With shaven heads and chins and clad in gray robes, with the addition of a square cap similar to the biretta of Catholic clergy
26
being the only detail distinguishing them from Buddhist monks, the two Jesuits embarked at the beginning of September 1583, together with some servants and their Chinese interpreter, Filippo, a convert to Christianity born in Macao. They were to sail up the Pearl River to Canton, receive the permits needed to continue their journey from the
haidao
, and then proceed along the river to Zhaoqing with a military escort sent to protect and watch over them by order of Wang Pan.

Most of the transport in China took advantage of a network of rivers and canals enabling vessels of all shapes and sizes to proceed through the country. All the merchants in the south of China stopped in Canton, where the most important markets were located. Ricci’s impression on leaving the provincial capital was that the port of the densely inhabited metropolis was more crowded than Venice or Lisbon and that the Pearl River, which he judged to be wider than the Po, was so congested as to constitute “one long harbor.” When the Jesuit learned that the capital, Beijing, could also be reached by way of the river and canal system in approximately three months, he had the image of China as “an enormous Venice,” as he wrote to Giambattista Román, the Spanish procurator resident in the Philippines, from Zhaoqing on September 13, 1584.
27

Sailing alongside the Jesuits’ medium-sized junk were all kinds of sampans, the flat-bottomed wooden boats used in the Far East for rivers and coastal waters; huge barges carrying materials or passengers; and the sumptuously equipped and decorated ships of eminent mandarins. Ricci found out that the Chinese distinguished all vessels in terms of their cruising speed, the fastest junks being called “wind boats” and the slowest craft “horse boats.” In addition to the vessels in motion, he observed ramshackle sampans moored along the banks and used as dwellings for entire families together with a few ducks and chickens.

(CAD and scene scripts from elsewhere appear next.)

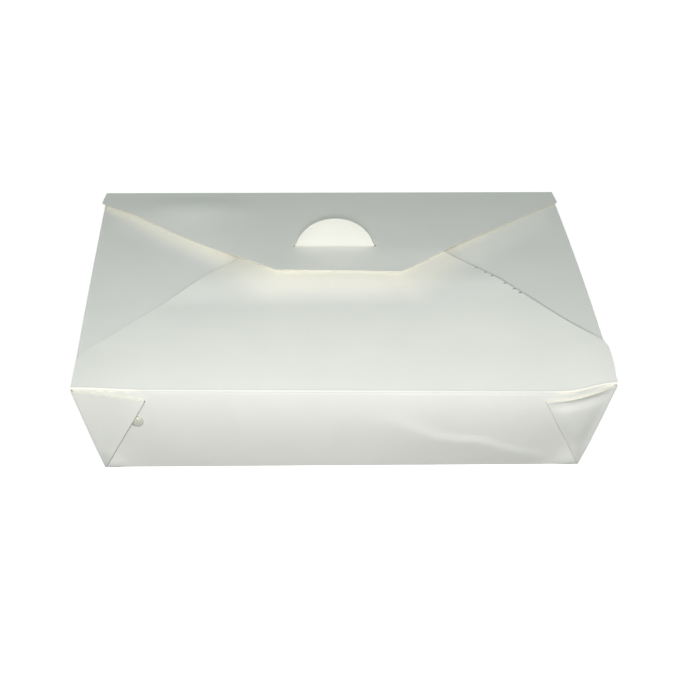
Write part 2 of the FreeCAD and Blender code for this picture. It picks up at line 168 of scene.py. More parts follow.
def web_kink(x, up):
    """How far the right front web stands off where it was pinched."""
    inside = BASE_X + up * math.tan(CORNER_LEAN) - x
    past = x - (BASE_X - up * math.tan(CREASE_LEAN + FRONT_LEAN))
    window = smooth(0.8, 9, inside) * smooth(0, 6, past) * (np.asarray(x) > 0)
    t = np.clip(up / 40, 0, 1)
    hollow = 0.8 * 4 * t * (1 - t) + 0.6 * t
    kink = 1.9 * smooth(KINK_CREST, KINK_TOP, up) - smooth(KINK_FOOT, KINK_CREST, up)
    return (hollow + kink) * window


def rim_shift(x, weight):
    """Forward and downward shift of the front rim, by the weight; it grows towards the right."""
    more = np.clip((x + 80) / 156, 0, 1)
    return (1.2 + 2.1 * more) * bow(x) * weight, (0.6 + 1.1 * more) * bow(x) * weight


def skew(points):
    """The box stands a little out of square, with its right front base corner further forward."""
    share = np.clip(0.5 + points[..., 0] / (2 * BASE_X), 0, 1)
    share = share * np.clip(0.5 - points[..., 1] / (2 * BASE_Y), 0, 1)
    moved = points.copy()
    moved[..., 1] -= SKEW * share * np.clip(1 - points[..., 2] / RIM, 0, 1)
    return moved


def front_roof(x, s):
    """Height of the front flap's middle over the rim, at s behind its crease."""
    t = s / FRONT_END
    rise = RIDGE * (t + BULGE * t * (1 - t))
    lip = 2.2 * smooth(53, 74, s) * (1 - smooth(76, 96, s)) * (1 - 0.6 * smooth(5, 35, x))
    out = np.clip(s / 24, 0, 1)
    lift = 0.9 * smooth(25, 60, s) * (1 - smooth(66, 84, s))
    right = smooth(15, 60, x) * (1.2 * out * smooth(40, 105, x) + lift)
    left = -0.9 * out * smooth(82, 106, -x) - 1.2 * smooth(30, 90, s) * smooth(10, 60, -x)
    return rise + lip + right + left


def rear_roof(x, r):
    """Height of the rear flap's middle over its crease, at r ahead of it."""
    slope = (RIDGE + PITCH) / (RIM_Y - TONGUE_Y)
    flat = slope * r - 0.6 * smooth(62, 85, r)
    twist = 0.5 * smooth(0, 30, -x) * smooth(60, 85, r) - smooth(-5, 40, x) * smooth(63, 85, r)
    swell = SWELL * hump(-66, 24, x) * hump(22, 13, r) * smooth(0, 14, r)
    near_edge = np.clip(1 + past_rear_flap(x, RIM_Y - r) / 22, 0, 1)
    droop = DROOP * hump(-64, 24, x) * near_edge ** 2
    return flat + twist + swell - droop


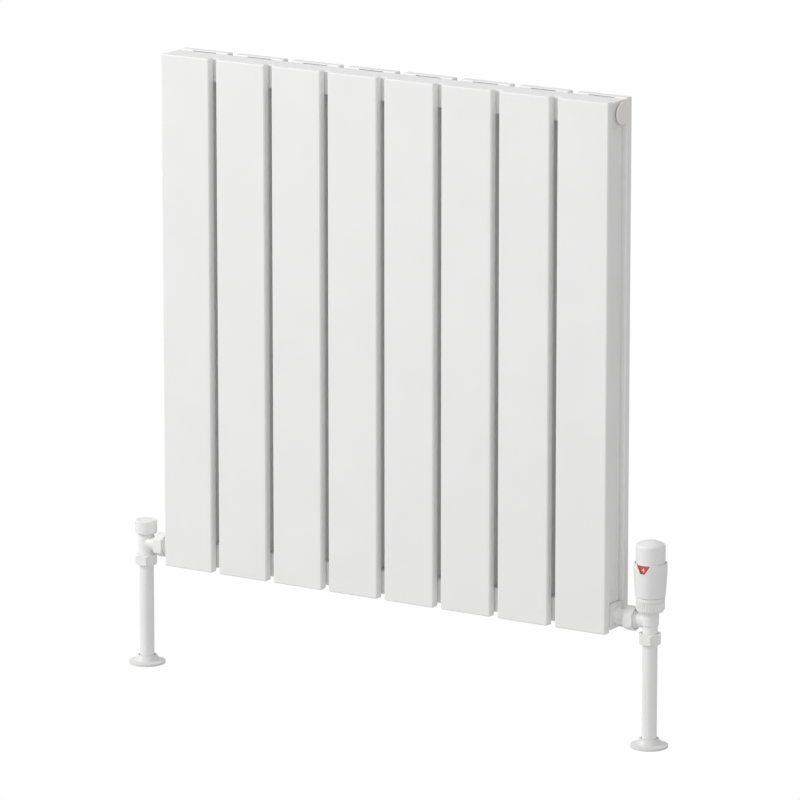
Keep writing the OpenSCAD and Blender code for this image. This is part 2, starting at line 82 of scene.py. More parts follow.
def z_over_branch(node, top):
    """Height of a node's top or foot over the branch axis, in millimetres."""
    low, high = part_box(node)
    return ((high if top else low).z - BRANCH_Z) / MM


def radius_of(node):
    return size_of(node).x / 2 / MM


# ------------------------------------------------------------------ materials


def new_material(name, colour, roughness, metallic=0.0, specular=0.5, coat=0.0):
    """A Principled material with even values set on the shader itself."""
    material = bpy.data.materials.new(name)
    material.use_nodes = True
    shader = material.node_tree.nodes["Principled BSDF"]
    shader.inputs["Base Color"].default_value = (*colour, 1)
    shader.inputs["Roughness"].default_value = roughness
    shader.inputs["Metallic"].default_value = metallic
    shader.inputs["Specular IOR Level"].default_value = specular
    shader.inputs["Coat Weight"].default_value = coat
    material.diffuse_color = (*colour, 1)
    return material, shader


def noise(tree, coords, scale, detail=2.0, stretch=(1, 1, 1)):
    """Noise in object space, its scale in cycles a metre."""
    mapping = tree.nodes.new("ShaderNodeMapping")
    mapping.inputs["Scale"].default_value = [scale * s for s in stretch]
    tree.links.new(coords.outputs["Object"], mapping.inputs["Vector"])
    texture = tree.nodes.new("ShaderNodeTexNoise")
    texture.inputs["Scale"].default_value = 1.0
    texture.inputs["Detail"].default_value = detail
    tree.links.new(mapping.outputs["Vector"], texture.inputs["Vector"])
    return texture.outputs["Fac"]


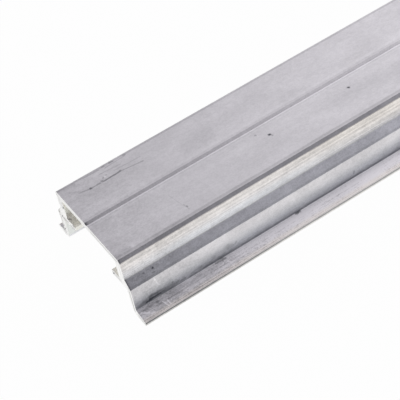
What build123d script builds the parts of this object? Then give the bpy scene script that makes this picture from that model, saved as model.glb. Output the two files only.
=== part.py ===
# Extruded aluminium mounting rail of top-hat section, 35 mm over the flanges and 15 mm high,
# with a nut channel behind two inner tongues. It is one piece of stock, sawn square to length.
#
# Frame: X along the rail, Y across it, Z up. The rail lies on its two flanges with its back up,
# and the origin is the middle of its length, on the floor plane.

from build123d import *
import os

# Driving dimensions, in millimetres
rail_length = 1000.0

# Outside of the section
rail_width = 35.0  # over the tips of the flanges
rail_height = 15.0  # from the flanges' underside to the back
upper_width = 25.5  # outside the walls, beside the back
lower_width = 28.7  # outside the walls, beside the flanges
step_depth = 5.25  # from the back down to where the walls slope outwards
step_drop = 1.8  # height of that slope
flange_root = 1.95  # flange thickness at the wall
flange_tip = 1.05  # flange thickness at its outer edge

# Inside of the section
back_thickness = 1.5
lower_wall = 1.55
channel_width = 20.8  # nut channel, wall to wall
channel_height = 5.1  # nut channel, from the back plate to the tongues
tongue_thickness = 1.4
slot_width = 14.7  # between the tips of the tongues

# Marking groove along the back
groove_width = 1.0
groove_depth = 0.3
groove_offset = 0.2  # of its bottom from the middle of the back

# Edges
back_chamfer = 0.55
tip_radius = 0.3  # edges of the flanges
tongue_radius = 0.35  # edges of the tongues
root_radius = 0.4  # corners inside the section
flange_radius = 0.12  # corner between each wall and the top of its flange
mouth_radius = 1.6  # inner edge of each flange, where the section opens
mouth_land = 0.1  # least flat between the two rounded edges of a flange's underside

# Levels and half widths that follow from these
step_top = rail_height - step_depth
step_bottom = step_top - step_drop
back_inside = rail_height - back_thickness
tongue_top = back_inside - channel_height
tongue_bottom = tongue_top - tongue_thickness
upper_half = upper_width / 2
lower_half = lower_width / 2
inner_half = lower_half - lower_wall
channel_half = channel_width / 2
slot_half = slot_width / 2
rail_half = rail_width / 2
flange_underside = rail_half - inner_half
mouth_limit = flange_underside - tip_radius - mouth_land


def corners(sketch, *places):
    """The sketch's corners at each place, on both sides of the middle."""
    near = 1e-4
    return [
        v
        for v in sketch.vertices()
        for across, up in places
        if abs(abs(v.X) - across) < near and abs(v.Y - up) < near
    ]


with BuildPart() as rail:
    with BuildSketch(Plane.YZ.offset(-rail_length / 2)) as section:
        with BuildLine():
            # One half of the outline, from the back round the outside and back along the inside
            Polyline(
                (0, rail_height),
                (upper_half, rail_height),
                (upper_half, step_top),
                (lower_half, step_bottom),
                (lower_half, flange_root),
                (rail_half, flange_tip),
                (rail_half, 0),
                (inner_half, 0),
                (inner_half, tongue_bottom),
                (slot_half, tongue_bottom),
                (slot_half, tongue_top),
                (channel_half, tongue_top),
                (channel_half, back_inside),
                (0, back_inside),
            )
            mirror(about=Plane.YZ)
        make_face()
        chamfer(corners(section, (upper_half, rail_height)), back_chamfer)
        fillet(corners(section, (rail_half, flange_tip), (rail_half, 0)), tip_radius)
        fillet(corners(section, (slot_half, tongue_top), (slot_half, tongue_bottom)), tongue_radius)
        fillet(
            corners(
                section,
                (inner_half, tongue_bottom),
                (channel_half, tongue_top),
                (channel_half, back_inside),
            ),
            root_radius,
        )
        fillet(corners(section, (lower_half, flange_root)), flange_radius)
        fillet(corners(section, (inner_half, 0)), min(mouth_radius, mouth_limit))
        with Locations((groove_offset, rail_height)):
            Polygon(
                (-groove_width / 2, 0),
                (0, -groove_depth),
                (groove_width / 2, 0),
                align=None,
                mode=Mode.SUBTRACT,
            )
    extrude(amount=rail_length)

rail.part.label = "rail"

os.makedirs("parts", exist_ok=True)
export_step(rail.part, "parts/rail.step")
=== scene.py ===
import bpy, bmesh
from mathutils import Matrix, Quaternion, Vector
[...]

The two Jesuits saw the rich Chinese countryside opening up before their eyes, rice paddies and cultivated fields alternating with plantations of sugar cane, thick clumps of bamboo, orchards, and market gardens. Along the banks of the river, lined in the Chinese fashion with embankments covered in vegetation and “cool, shady” trees, they saw peasants carrying large wicker baskets hung at both ends of long bamboo canes resting on their shoulders. When the river came to one of the very numerous and thickly inhabited villages, they caught glimpses of enclosures full of pigs, ducks, geese, chickens, goats, and water buffalo. Ricci could see no flaw in the well-being of the inhabitants of the fertile land “full of trees and gardens” into which he was now venturing for the first time. On viewing the regular succession of villages and towns, he formed the unreal idea of China as a very orderly country. As he wrote to Román, “The whole of China looks as though it was constructed by a mathematician who went around, compasses in hand, putting all the inhabitants in their right place.”

On September 10, 1583, after about ten days of travel, the Jesuits disembarked in Zhaoqing, a town of subtropical climate surrounded by wooded hills, cultivated fields, and orchards at the confluence of the Xi Jiang, a tributary of the Pearl River, and one of its lesser branches. They were taken with no delay to an audience with the man who had arranged their entry into China, the prefect Wang Pan, before whom they knelt down and asked for permission to remain and live in the town in order to worship their god, the Lord of Heaven and Earth. The official gave them a warm welcome and responded to their request for land on which to build a house by granting them permission to look for a suitable site. The missionaries found a spot meeting their requirements just outside the city walls and close to the point where the two rivers met, which Ricci described as “very cool due to the many trees and gardens all around it.”
28
An octagonal nine-story pagoda called the “blossoming tower” or “tower of good fortune” was already under construction there to house the city’s administrative offices. Traditionally erected with an odd number of floors gradually decreasing in size, towers were used throughout Chinese territory as religious or public buildings.